Immediately after learning about transducers, I thought I could write something like this:

(transduce (map-indexed vector)
           (fn [result [idx item]]
             (conj result [idx item]))
           []
           [:a :b :c :d :e])
;; [[0 :a] [1 :b] [2 :c] [3 :d] [4 :e] [nil nil]]

After all, isn’t that just a reducing function after the transducer? Well, yes it sort of is, but it isn’t quite “complete”, at least not as far as how transduce works is concerned. While the above certainly runs, you can see the result is not quite correct, as it adds an extra [nil nil] entry at the end of our sequence.

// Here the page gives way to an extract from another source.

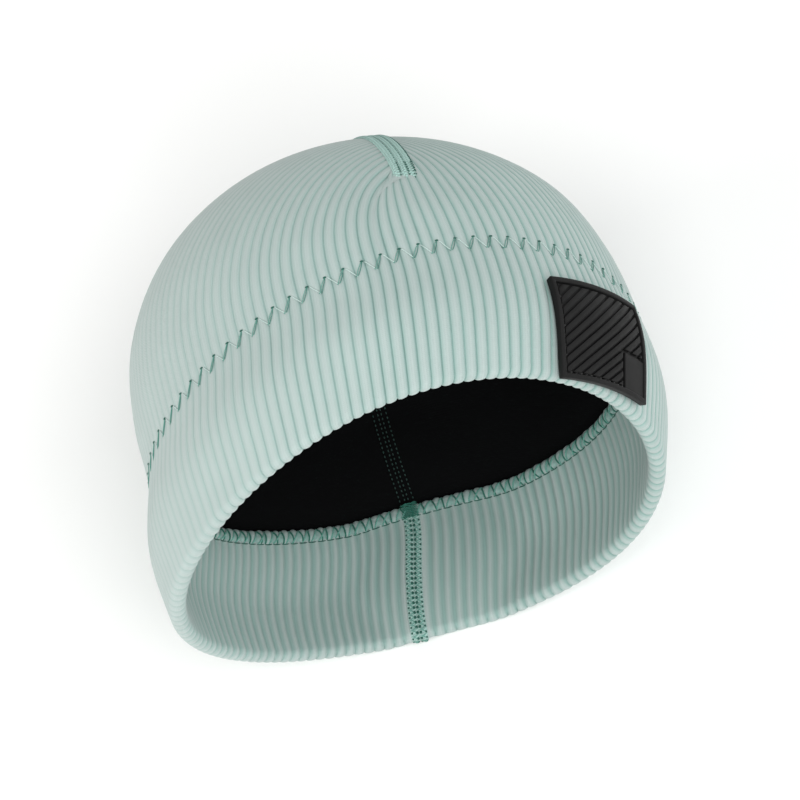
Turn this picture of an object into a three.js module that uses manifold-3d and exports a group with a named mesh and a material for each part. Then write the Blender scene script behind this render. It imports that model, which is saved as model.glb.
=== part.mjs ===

To fix this, we wrap the reducing function in completing like so:

(transduce (map-indexed vector)
           (completing
            (fn [result [idx item]]
              (conj result [idx item])))
           []
           [:a :b :c :d :e])
;; [[0 :a] [1 :b] [2 :c] [3 :d] [4 :e]]

Which gives us the correct result.

The whole point of completing is to take a 2-arity reducer function that we would normally pass to reduce, and add 0-, and 1-arity versions to it, thus making it fully compatible with transduce.

[END EDIT]

eduction does something similar, allowing us just to pass our sequence through any number of transducers first then two reduce:

(->> coll
     (eduction (map-indexed vector))
     (reduce (fn [result [idx item]]
               ,,,)
             []))

eduction basically works by creating an Eduction object which implements IReduce, so when the result of the eduction above is passed to the reduce, it basically turns the operation into a transduce and once again avoids the creation of an intermediate lazy sequence. So on each iteration of the reduce function, the original item in the collection is transformed into [idx item], and that is passed to the reduce function. joinr’s function does something which is functionally identical, he just uses completing to turn the reducing function into a transducer because it wouldn’t work otherwise.